→ **Data to process**:
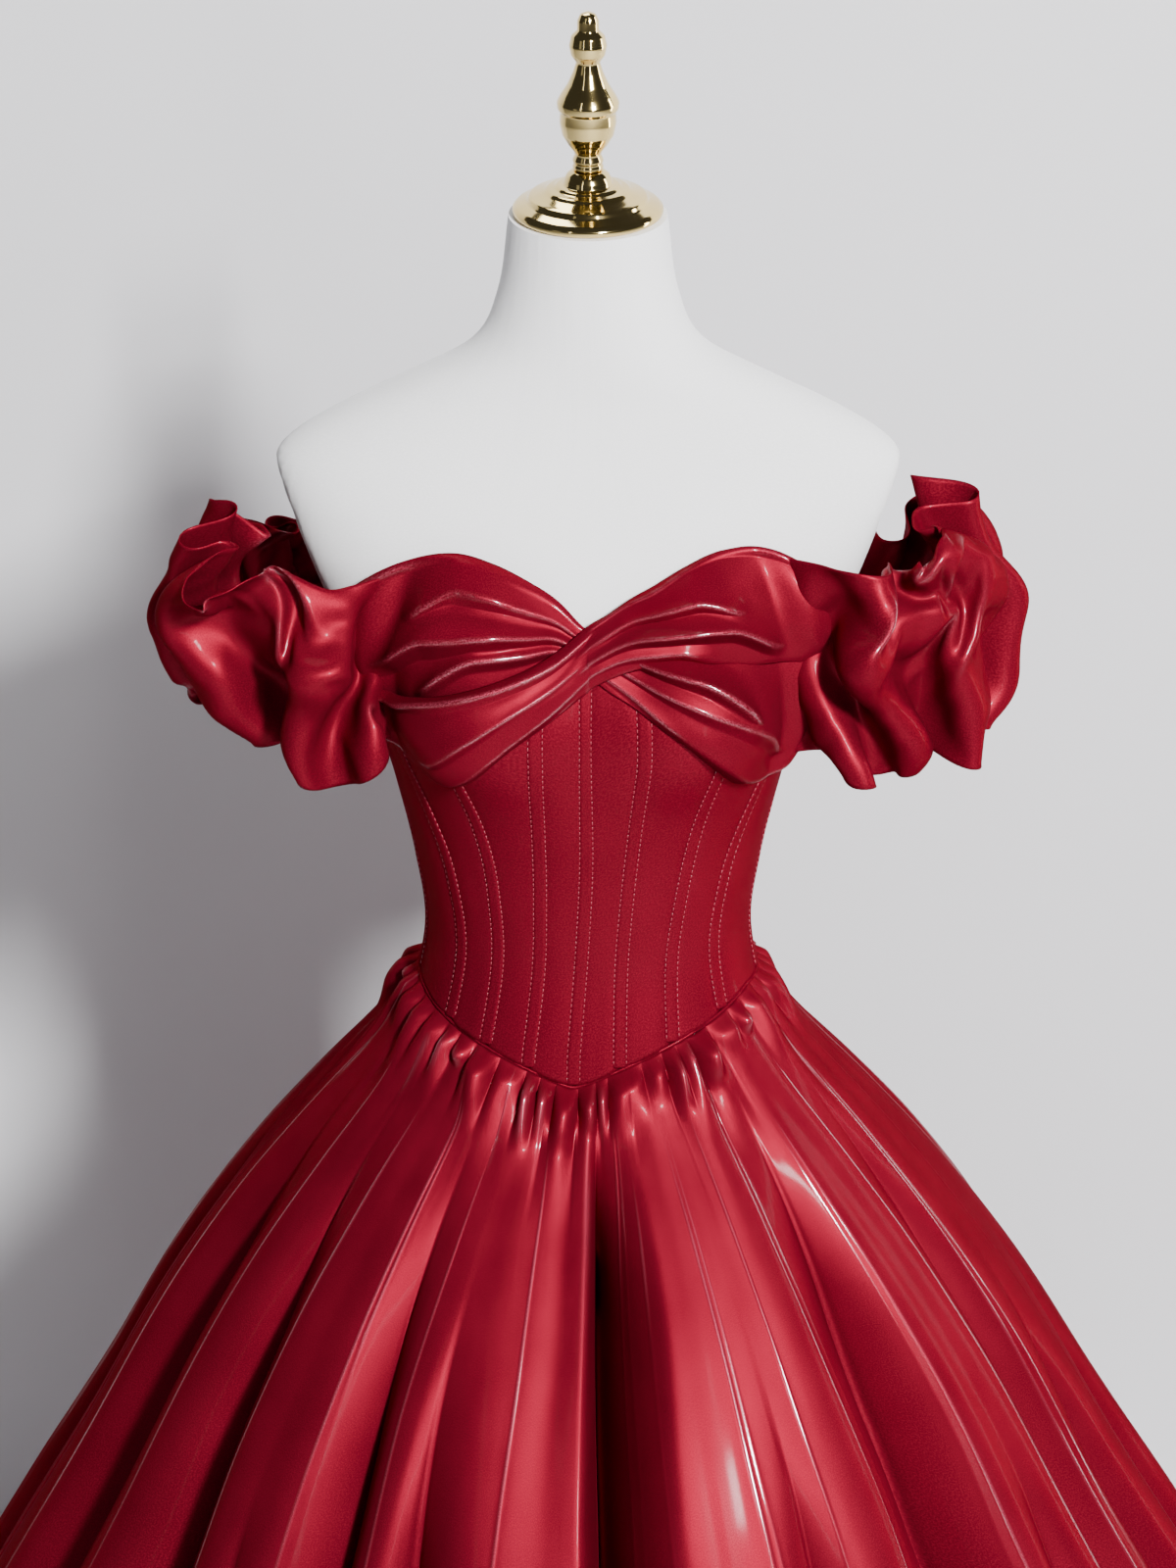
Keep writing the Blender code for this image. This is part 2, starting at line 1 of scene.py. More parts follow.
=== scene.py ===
# %% [markdown]
# # A satin ball gown on a dress form
#
# The gown is glossy crimson satin: a boned bodice, a twisted bust drape, ruffled sleeves that sit off
# the shoulder, and a full gathered skirt. It stands on a white limbless form with a gold neck cap.
#
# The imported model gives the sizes. Its solids are plain, so this script lays finer cloth over them and
# gives every surface its finish. We begin by loading it, and keep its box to compare sizes at the end.

import math
from collections import namedtuple

import bmesh
import bpy
from mathutils import Matrix, Vector, noise


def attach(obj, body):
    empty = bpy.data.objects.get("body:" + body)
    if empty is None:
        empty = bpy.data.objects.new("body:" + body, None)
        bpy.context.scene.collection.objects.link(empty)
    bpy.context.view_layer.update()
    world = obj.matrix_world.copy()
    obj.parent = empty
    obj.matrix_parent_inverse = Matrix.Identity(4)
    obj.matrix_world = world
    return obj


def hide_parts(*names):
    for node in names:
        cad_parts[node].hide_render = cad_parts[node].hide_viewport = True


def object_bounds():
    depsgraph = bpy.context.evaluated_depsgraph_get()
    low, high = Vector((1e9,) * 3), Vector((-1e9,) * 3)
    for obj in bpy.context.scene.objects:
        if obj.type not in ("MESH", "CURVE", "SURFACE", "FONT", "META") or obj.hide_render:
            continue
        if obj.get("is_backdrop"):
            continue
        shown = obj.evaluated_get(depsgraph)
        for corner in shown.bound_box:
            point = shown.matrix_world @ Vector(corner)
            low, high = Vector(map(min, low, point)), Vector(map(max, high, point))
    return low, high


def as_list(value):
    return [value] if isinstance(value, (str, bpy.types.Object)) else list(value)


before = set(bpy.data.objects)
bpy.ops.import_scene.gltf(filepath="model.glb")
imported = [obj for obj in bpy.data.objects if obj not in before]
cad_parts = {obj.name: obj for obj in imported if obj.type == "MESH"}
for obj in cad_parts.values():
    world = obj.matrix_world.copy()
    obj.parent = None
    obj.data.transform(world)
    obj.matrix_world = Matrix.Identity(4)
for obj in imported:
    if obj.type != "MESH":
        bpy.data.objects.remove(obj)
solid_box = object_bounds()
print("nodes", len(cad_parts), "box", [round(x, 3) for corner in solid_box for x in corner])

# %% [markdown]
# ## Camera, floor and light
#
# The view looks down on the bust by 22 degrees from 2.4 m. A vertical sensor fit keeps the height of
# the picture the same whatever its shape, so the lens can be worked out from the picture's height.

# %% Camera
VIEW_DOWN = math.radians(22.0)
VIEW_DISTANCE = 2.4
VIEW_AIM = 1.142
SENSOR_HEIGHT = 24.0
LENS_PER_SENSOR = 3668 / 1600

camera_data = bpy.data.cameras.new("camera")
camera_data.sensor_fit = "VERTICAL"
camera_data.sensor_height = SENSOR_HEIGHT
camera_data.lens = SENSOR_HEIGHT * LENS_PER_SENSOR
camera = bpy.data.objects.new("camera", camera_data)
camera.location = (
    0,
    -VIEW_DISTANCE * math.cos(VIEW_DOWN),
    VIEW_AIM + VIEW_DISTANCE * math.sin(VIEW_DOWN),
)
camera.rotation_euler = (math.radians(90) - VIEW_DOWN, 0, 0)
bpy.context.scene.collection.objects.link(camera)
bpy.context.scene.camera = camera
print("lens", round(camera_data.lens, 2), "mm")

# %% [markdown]
# Satin is read from its reflections. A small bright key light at the front right draws crisp lines on
# the folds and the form's shadow on the wall. Tall narrow lights add long sheens. The left gets little,
# so that side of the skirt stays deep, as in a room with one window. The floor has a light of its own.


# %% Lights
def soft_light(name, place, aim, width, height, power, color=(1, 1, 1)):
    """A rectangular light that faces a point."""
    data = bpy.data.lights.new(name, "AREA")
    data.shape = "RECTANGLE"
    data.size = width
    data.size_y = height
    data.energy = power
    data.color = color
    light = bpy.data.objects.new(name, data)
    light.location = place
    light.rotation_euler = (Vector(aim) - Vector(place)).to_track_quat("-Z", "Y").to_euler()
    bpy.context.scene.collection.objects.link(light)
    return light


BUST = (0, 0, 1.2)
SKIRT = (0.1, -0.2, 0.5)
soft_light("key_light", (1.25, -3.0, 3.0), BUST, 0.35, 0.45, 350)
soft_light("fill_light", (-2.6, -2.4, 1.9), BUST, 0.8, 1.4, 1.2)
soft_light("edge_light", (2.7, 0.4, 1.5), SKIRT, 0.3, 2.4, 42)
soft_light("top_light", (-0.3, 0.9, 3.4), BUST, 1.0, 0.7, 20)
soft_light("strip_light_right", (0.95, -2.9, 2.1), SKIRT, 0.16, 2.6, 36)
soft_light("strip_light_left", (-1.3, -2.6, 2.0), SKIRT, 0.08, 2.4, 4)
floor_light = soft_light("floor_light", (2.6, 6.0, 4.2), (2.6, 6.0, 0), 6.0, 6.0, 760)
floor_light.visible_glossy = False
print("lights", len(bpy.data.lights))

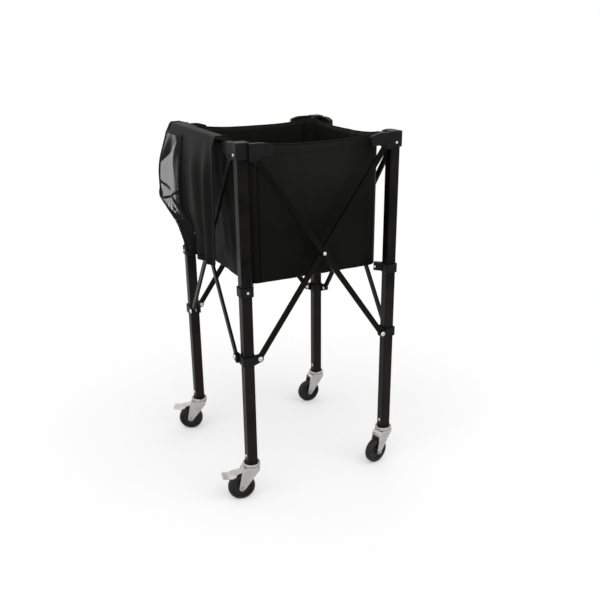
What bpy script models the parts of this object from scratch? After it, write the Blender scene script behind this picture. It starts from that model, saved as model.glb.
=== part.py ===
# Folding tennis ball cart: four square legs on castors, held apart by four scissor
# pairs, with a fabric bag hung between the legs and its cover flap hung over one side.
# Metres, +Z up, the cart stands on z = 0 and the middle of its plan box is the origin.

import bpy
import bmesh
from math import atan2, cos, hypot, pi, radians, sin, sqrt
from mathutils import Matrix, Vector

# Frame
PITCH = 0.455            # distance between neighbouring leg axes
LEG = 0.030              # side of the square leg tube
LEG_WALL = 0.0016
LEG_ROUND = 0.004        # corner radius of the tube
TOP = 1.037              # height of the top brackets' flat tops
FIT = 0.0003             # clearance between pieces that seat on one another

# Scissor bars
PIN_IN = 0.0305          # pin to leg axis, along the side
PIN_DROP = 0.037         # upper pins below the brackets' tops
PIN_LOW = 0.446          # height of the sliders' pins
BAR_WIDE = 0.016
BAR_THICK = 0.007
BAR_WALL = 0.0014
BAR_OUT = 0.0165         # leg axis plane to the plane between the two bars
BAR_GAP = 0.0006         # free space between the two bars of a pair
PIN_R = 0.003
PIN_HEAD_R = 0.0068
PIN_HEAD = 0.0026
PLAY = 0.0003            # bar to cheek, and pin to hole
CHEEK = 0.003
EYE = 0.0105             # ear material beyond the pin

# Top bracket
CAP = 0.038
CAP_DEEP = 0.044
ROOF = 0.006             # material over the leg's end
ARM_END = 0.080          # leg axis to the end of the arm, along the side
ARM_SINK = 0.0025        # arm's top below the cap's
ARM_LIFT = 0.001         # underside of the arm over the pins
WEB_ROOM = 0.0055        # free height in the slot over the bar's end
ARM_NOSE = 0.004         # closed end of the slot
LUG_WIDE = 0.014
LUG_TALL = 0.022

# Sliders and bag collars
SLIDE = 0.00055          # running clearance on the leg
SLIDER_WALL = 0.0041
SLIDER_TALL = 0.026
COLLAR = 0.038
COLLAR_TALL = 0.0265
COLLAR_DROP = 0.0048     # middle of the collar below the bag's floor

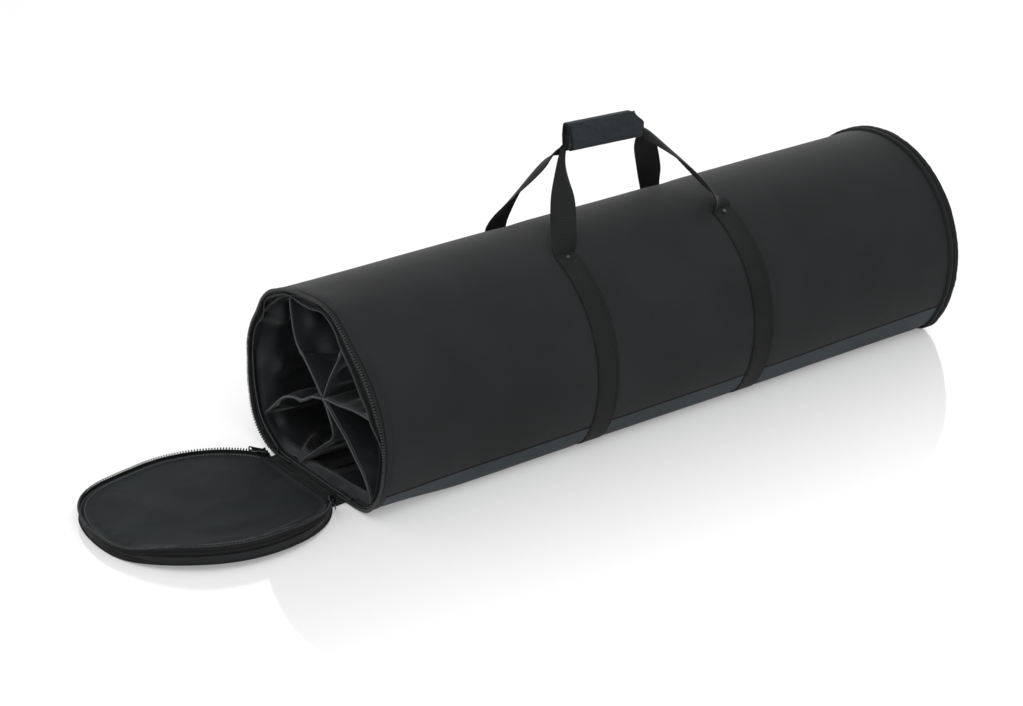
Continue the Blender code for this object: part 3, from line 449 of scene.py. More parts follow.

→ **Task instructions**:
Return all of the entries exactly as written.

→ **The response**:
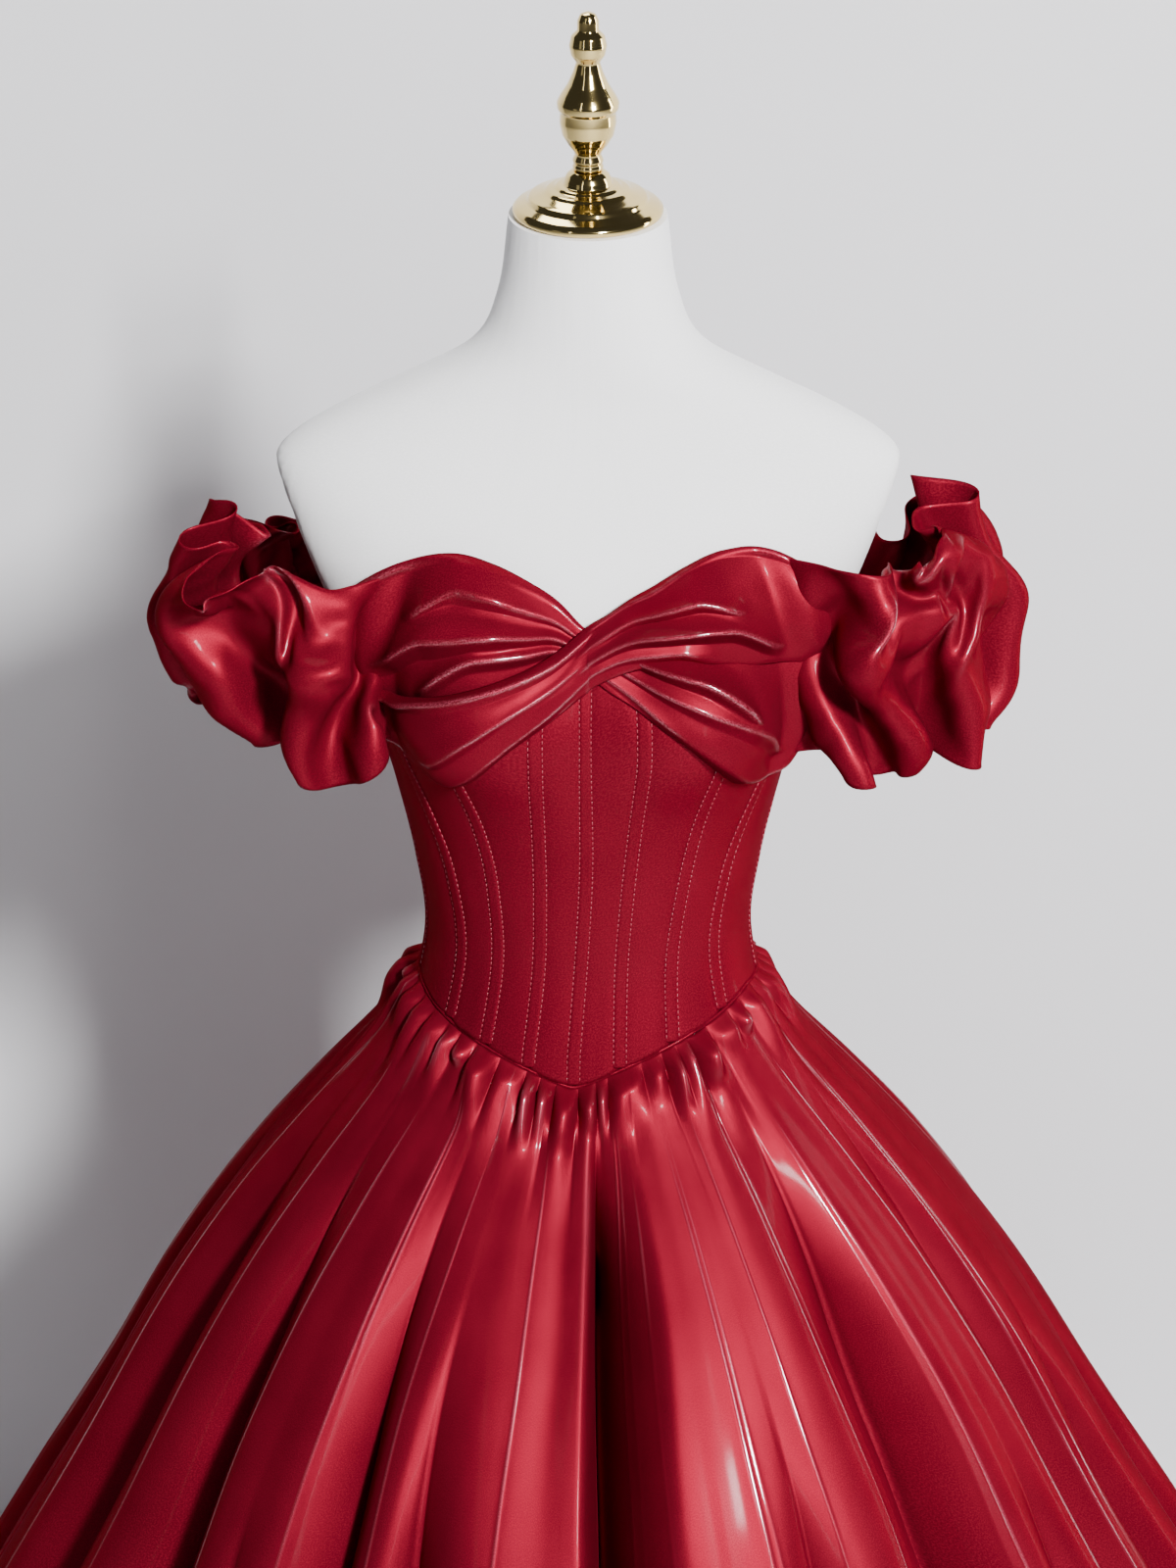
Keep writing the Blender code for this image. This is part 2, starting at line 1 of scene.py. More parts follow.
=== scene.py ===
# %% [markdown]
# # A satin ball gown on a dress form
#
# The gown is glossy crimson satin: a boned bodice, a twisted bust drape, ruffled sleeves that sit off
# the shoulder, and a full gathered skirt. It stands on a white limbless form with a gold neck cap.
#
# The imported model gives the sizes. Its solids are plain, so this script lays finer cloth over them and
# gives every surface its finish. We begin by loading it, and keep its box to compare sizes at the end.

import math
from collections import namedtuple

import bmesh
import bpy
from mathutils import Matrix, Vector, noise


def attach(obj, body):
    empty = bpy.data.objects.get("body:" + body)
    if empty is None:
        empty = bpy.data.objects.new("body:" + body, None)
        bpy.context.scene.collection.objects.link(empty)
    bpy.context.view_layer.update()
    world = obj.matrix_world.copy()
    obj.parent = empty
    obj.matrix_parent_inverse = Matrix.Identity(4)
    obj.matrix_world = world
    return obj


def hide_parts(*names):
    for node in names:
        cad_parts[node].hide_render = cad_parts[node].hide_viewport = True


def object_bounds():
    depsgraph = bpy.context.evaluated_depsgraph_get()
    low, high = Vector((1e9,) * 3), Vector((-1e9,) * 3)
    for obj in bpy.context.scene.objects:
        if obj.type not in ("MESH", "CURVE", "SURFACE", "FONT", "META") or obj.hide_render:
            continue
        if obj.get("is_backdrop"):
            continue
        shown = obj.evaluated_get(depsgraph)
        for corner in shown.bound_box:
            point = shown.matrix_world @ Vector(corner)
            low, high = Vector(map(min, low, point)), Vector(map(max, high, point))
    return low, high


def as_list(value):
    return [value] if isinstance(value, (str, bpy.types.Object)) else list(value)


before = set(bpy.data.objects)
bpy.ops.import_scene.gltf(filepath="model.glb")
imported = [obj for obj in bpy.data.objects if obj not in before]
cad_parts = {obj.name: obj for obj in imported if obj.type == "MESH"}
for obj in cad_parts.values():
    world = obj.matrix_world.copy()
    obj.parent = None
    obj.data.transform(world)
    obj.matrix_world = Matrix.Identity(4)
for obj in imported:
    if obj.type != "MESH":
        bpy.data.objects.remove(obj)
solid_box = object_bounds()
print("nodes", len(cad_parts), "box", [round(x, 3) for corner in solid_box for x in corner])

# %% [markdown]
# ## Camera, floor and light
#
# The view looks down on the bust by 22 degrees from 2.4 m. A vertical sensor fit keeps the height of
# the picture the same whatever its shape, so the lens can be worked out from the picture's height.

# %% Camera
VIEW_DOWN = math.radians(22.0)
VIEW_DISTANCE = 2.4
VIEW_AIM = 1.142
SENSOR_HEIGHT = 24.0
LENS_PER_SENSOR = 3668 / 1600

camera_data = bpy.data.cameras.new("camera")
camera_data.sensor_fit = "VERTICAL"
camera_data.sensor_height = SENSOR_HEIGHT
camera_data.lens = SENSOR_HEIGHT * LENS_PER_SENSOR
camera = bpy.data.objects.new("camera", camera_data)
camera.location = (
    0,
    -VIEW_DISTANCE * math.cos(VIEW_DOWN),
    VIEW_AIM + VIEW_DISTANCE * math.sin(VIEW_DOWN),
)
camera.rotation_euler = (math.radians(90) - VIEW_DOWN, 0, 0)
bpy.context.scene.collection.objects.link(camera)
bpy.context.scene.camera = camera
print("lens", round(camera_data.lens, 2), "mm")

# %% [markdown]
# Satin is read from its reflections. A small bright key light at the front right draws crisp lines on
# the folds and the form's shadow on the wall. Tall narrow lights add long sheens. The left gets little,
# so that side of the skirt stays deep, as in a room with one window. The floor has a light of its own.


# %% Lights
def soft_light(name, place, aim, width, height, power, color=(1, 1, 1)):
    """A rectangular light that faces a point."""
    data = bpy.data.lights.new(name, "AREA")
    data.shape = "RECTANGLE"
    data.size = width
    data.size_y = height
    data.energy = power
    data.color = color
    light = bpy.data.objects.new(name, data)
    light.location = place
    light.rotation_euler = (Vector(aim) - Vector(place)).to_track_quat("-Z", "Y").to_euler()
    bpy.context.scene.collection.objects.link(light)
    return light


BUST = (0, 0, 1.2)
SKIRT = (0.1, -0.2, 0.5)
soft_light("key_light", (1.25, -3.0, 3.0), BUST, 0.35, 0.45, 350)
soft_light("fill_light", (-2.6, -2.4, 1.9), BUST, 0.8, 1.4, 1.2)
soft_light("edge_light", (2.7, 0.4, 1.5), SKIRT, 0.3, 2.4, 42)
soft_light("top_light", (-0.3, 0.9, 3.4), BUST, 1.0, 0.7, 20)
soft_light("strip_light_right", (0.95, -2.9, 2.1), SKIRT, 0.16, 2.6, 36)
soft_light("strip_light_left", (-1.3, -2.6, 2.0), SKIRT, 0.08, 2.4, 4)
floor_light = soft_light("floor_light", (2.6, 6.0, 4.2), (2.6, 6.0, 0), 6.0, 6.0, 760)
floor_light.visible_glossy = False
print("lights", len(bpy.data.lights))

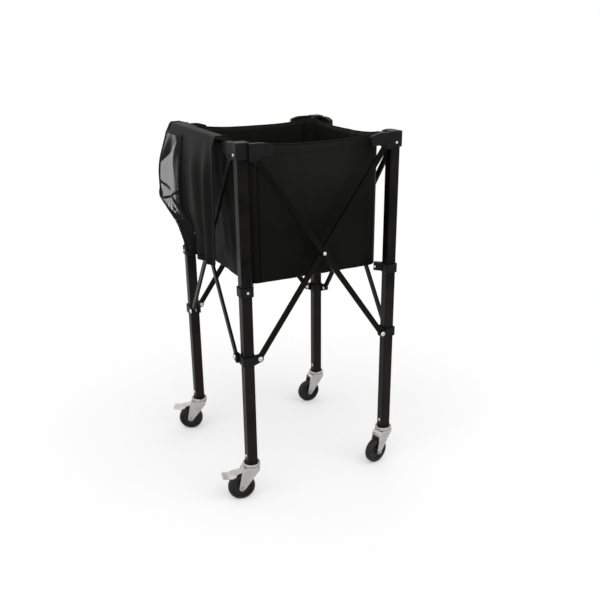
What bpy script models the parts of this object from scratch? After it, write the Blender scene script behind this picture. It starts from that model, saved as model.glb.
=== part.py ===
# Folding tennis ball cart: four square legs on castors, held apart by four scissor
# pairs, with a fabric bag hung between the legs and its cover flap hung over one side.
# Metres, +Z up, the cart stands on z = 0 and the middle of its plan box is the origin.

import bpy
import bmesh
from math import atan2, cos, hypot, pi, radians, sin, sqrt
from mathutils import Matrix, Vector

# Frame
PITCH = 0.455            # distance between neighbouring leg axes
LEG = 0.030              # side of the square leg tube
LEG_WALL = 0.0016
LEG_ROUND = 0.004        # corner radius of the tube
TOP = 1.037              # height of the top brackets' flat tops
FIT = 0.0003             # clearance between pieces that seat on one another

# Scissor bars
PIN_IN = 0.0305          # pin to leg axis, along the side
PIN_DROP = 0.037         # upper pins below the brackets' tops
PIN_LOW = 0.446          # height of the sliders' pins
BAR_WIDE = 0.016
BAR_THICK = 0.007
BAR_WALL = 0.0014
BAR_OUT = 0.0165         # leg axis plane to the plane between the two bars
BAR_GAP = 0.0006         # free space between the two bars of a pair
PIN_R = 0.003
PIN_HEAD_R = 0.0068
PIN_HEAD = 0.0026
PLAY = 0.0003            # bar to cheek, and pin to hole
CHEEK = 0.003
EYE = 0.0105             # ear material beyond the pin

# Top bracket
CAP = 0.038
CAP_DEEP = 0.044
ROOF = 0.006             # material over the leg's end
ARM_END = 0.080          # leg axis to the end of the arm, along the side
ARM_SINK = 0.0025        # arm's top below the cap's
ARM_LIFT = 0.001         # underside of the arm over the pins
WEB_ROOM = 0.0055        # free height in the slot over the bar's end
ARM_NOSE = 0.004         # closed end of the slot
LUG_WIDE = 0.014
LUG_TALL = 0.022

# Sliders and bag collars
SLIDE = 0.00055          # running clearance on the leg
SLIDER_WALL = 0.0041
SLIDER_TALL = 0.026
COLLAR = 0.038
COLLAR_TALL = 0.0265
COLLAR_DROP = 0.0048     # middle of the collar below the bag's floor

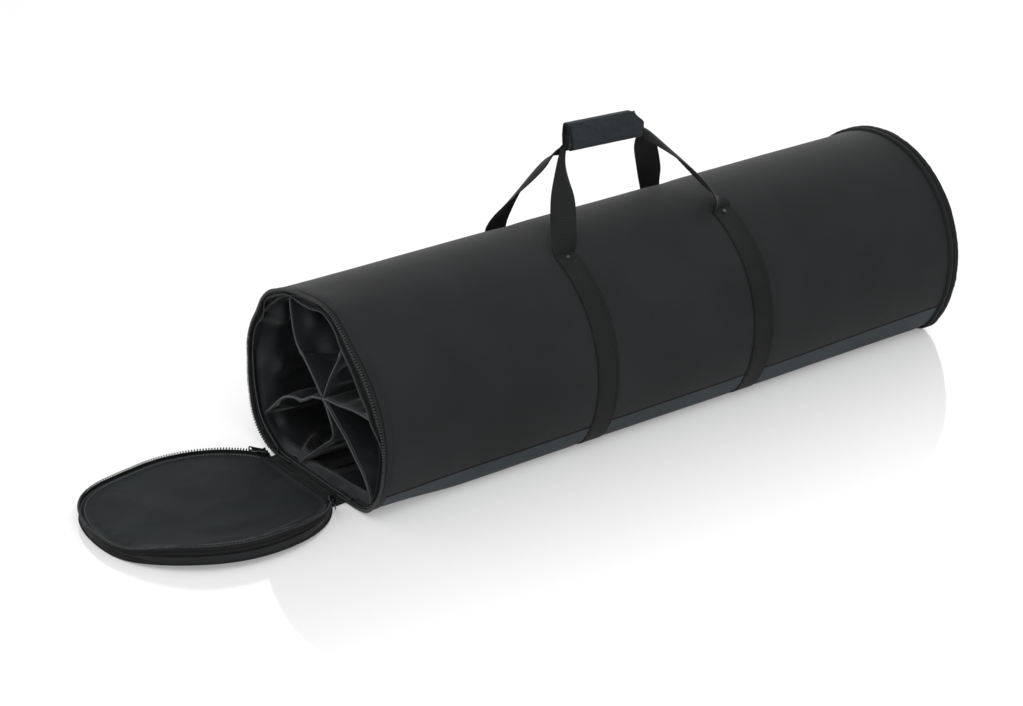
Continue the Blender code for this object: part 3, from line 449 of scene.py. More parts follow.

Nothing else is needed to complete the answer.